Colleges are charging too much for college. The colleges are nothing but a “resort” for the professors who never show up to actually teach. Tenure is no different than the immigration lottery – all play and no work.
How Tenure for Professors Has Ruined State Universities
You may have memories of attending a college or university years ago. That hallowed experience allowed you to interact with faculty, openly discuss ideas, and gain the knowledge that created opportunities for you. Even today, years later, you probably remember the name of a professor or two who made a difference as you returned to the “real” world.
Unfortunately, the landscape of public higher education has changed since then, and not in good ways. Students at many taxpayer-funded public institutions rarely see a regular faculty member in their classroom for one of five reasons:
1. Their course is taught by a graduate assistant instead of a professor.
2. An adjunct teacher runs the class.
3. Their interactions with the professor are online and their time with their teacher is on a keyboard.
4. The faculty’s union contact permits professors to teach fewer classes and go to more conferences.
5. The regular faculty member is getting a taxpayer-funded vacation, called a sabbatical.
Much of this mess is the result of one of higher education’s biggest scams: Tenure.

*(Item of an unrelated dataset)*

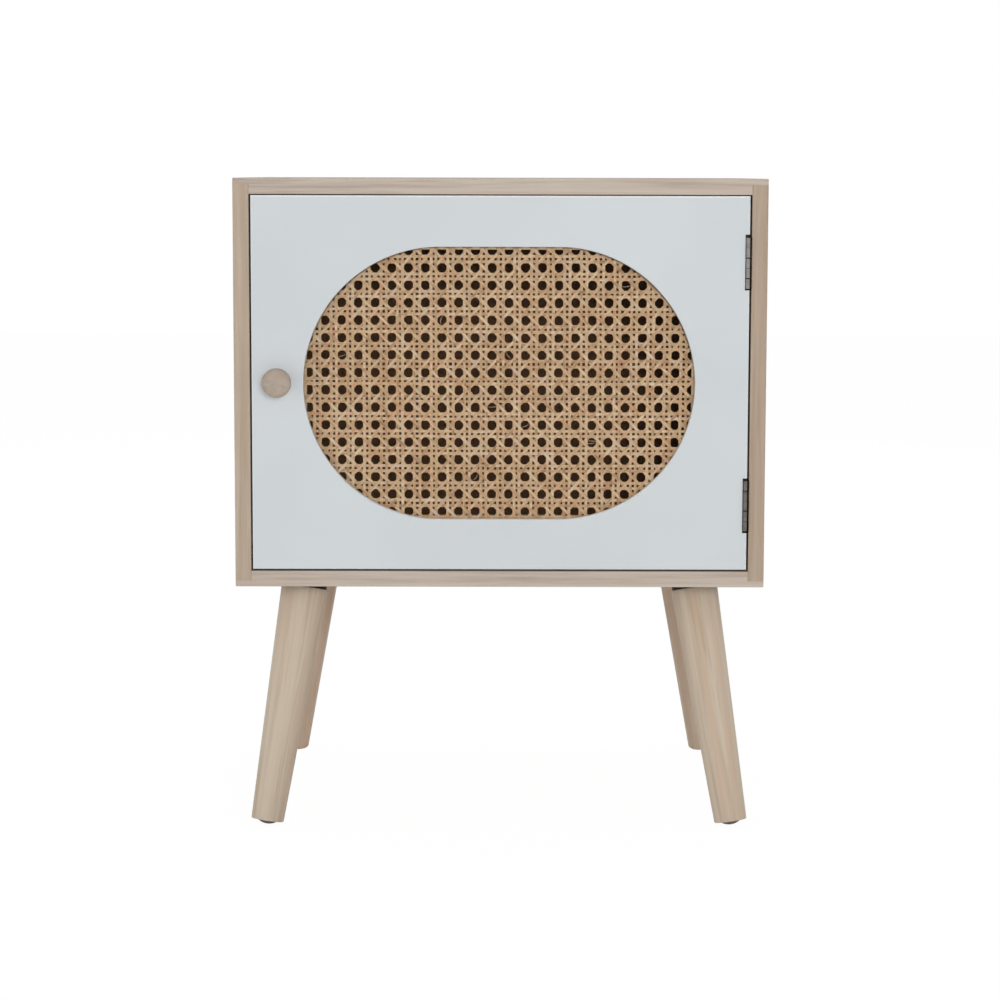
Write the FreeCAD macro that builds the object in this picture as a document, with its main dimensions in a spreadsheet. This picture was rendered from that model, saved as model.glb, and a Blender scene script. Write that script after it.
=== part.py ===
"""Storage side table with one door: a rabbeted wooden case on four splayed legs.

The inset door is a painted panel with a stadium-shaped window. A sheet of woven
cane is clamped behind the window by four battens. Two butt hinges carry the door
on the right, and a magnetic catch holds it on the left.

Frame: +Z up, the door faces -Y, +X to the right of somebody facing the door.
The origin is on the floor, under the middle of the whole table, knob included.
"""

import FreeCAD, Part
import os
import re

import Sketcher

Vector = FreeCAD.Vector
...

On the surface, tenure may seem to be a good idea. The higher-ed mouthpieces claim it is necessary to allow freedom of teaching and to address controversial ideas. They add that tenure is only offered to successful candidates after a rigorous review process of years of teaching and research.
These are half-truths, at best. In many disciplines, the supposed “freedom” to teach and discuss ideas now only exists on a very narrow spectrum on the liberal left. Plan to confront this never-ending repressive liberal bias? Good luck getting tenure! What about the “rigorous review”? In many cases new faculty hires are “groomed” by their professors in graduate school to learn the “party-line,” then the professor recommends them to a colleague at another institution. Yes, they have to write, publish, and teach; but the peers that judge them are almost always faculty with the same liberal biases.
It gets worse. In many cases, full-time faculty who often earn high-five figure paychecks in public universities may teach fewer than 5 classes per year, and almost always get summers off. This schedule requires them to be on campus very little, while collecting generous benefits rarely given to the industry experts and real-world teachers known as adjuncts who teach a far larger percentage of the classes.
If your child or grandchild is in a public university, there is a high probability that most of their classes are taught by adjuncts who make a pittance and rarely get any benefits. The good news for your students is that these adjuncts almost always have more real-world knowledge and experience than tenured professors. The bad news for our pocketbooks is that the tenured faculty spend too little time in the classroom, too much time on taxpayer funded junkets (attending conferences and getting sabbaticals to do little if anything but socialize and bloviate), and frequently teach irrelevant or boutique courses rather than the core curriculum that forms the foundation of a student’s education.
Outside of becoming a Supreme Court justice, getting tenure is as close as any job becomes to offering years of guaranteed employment with little opportunity for removal. Another dirty little secret is that many universities that want to hire a particular faculty member also will find a job for the tag-along academic spouse. We get to pay for two tenured teachers. What a deal!
So…who pays for this mess?
At public institutions, in many cases you do. Yes, students pay fees for their dorms, athletic programs, and rock-climbing walls in the student union, but it is the rest of us whose taxes fund much of their instructional budget not covered by tuition. While student debt increases as students take fewer classes taught by fulltime faculty and more by adjuncts, those tenured professors get paid more to do less. This is insane.
With all of this in mind, you’re probably asking yourself what you can do to make sure your children are properly educated.
First and foremost: Demand accountability. Contact your lawmakers to make sure that tenured faculty spend most of their time teaching. If they want to network at a conference, they should pay for it themselves or use social media instead of us funding their travel. Finally, the areas of the university your tax dollars fund should be available to you. If public dollars fund the campus library, you should have as much access to the books and databases as the tenured professors. They work for you.
Make sure they are working. When my son was in college – he said – he never saw the professor that was suppose to teach the class until the end of the year.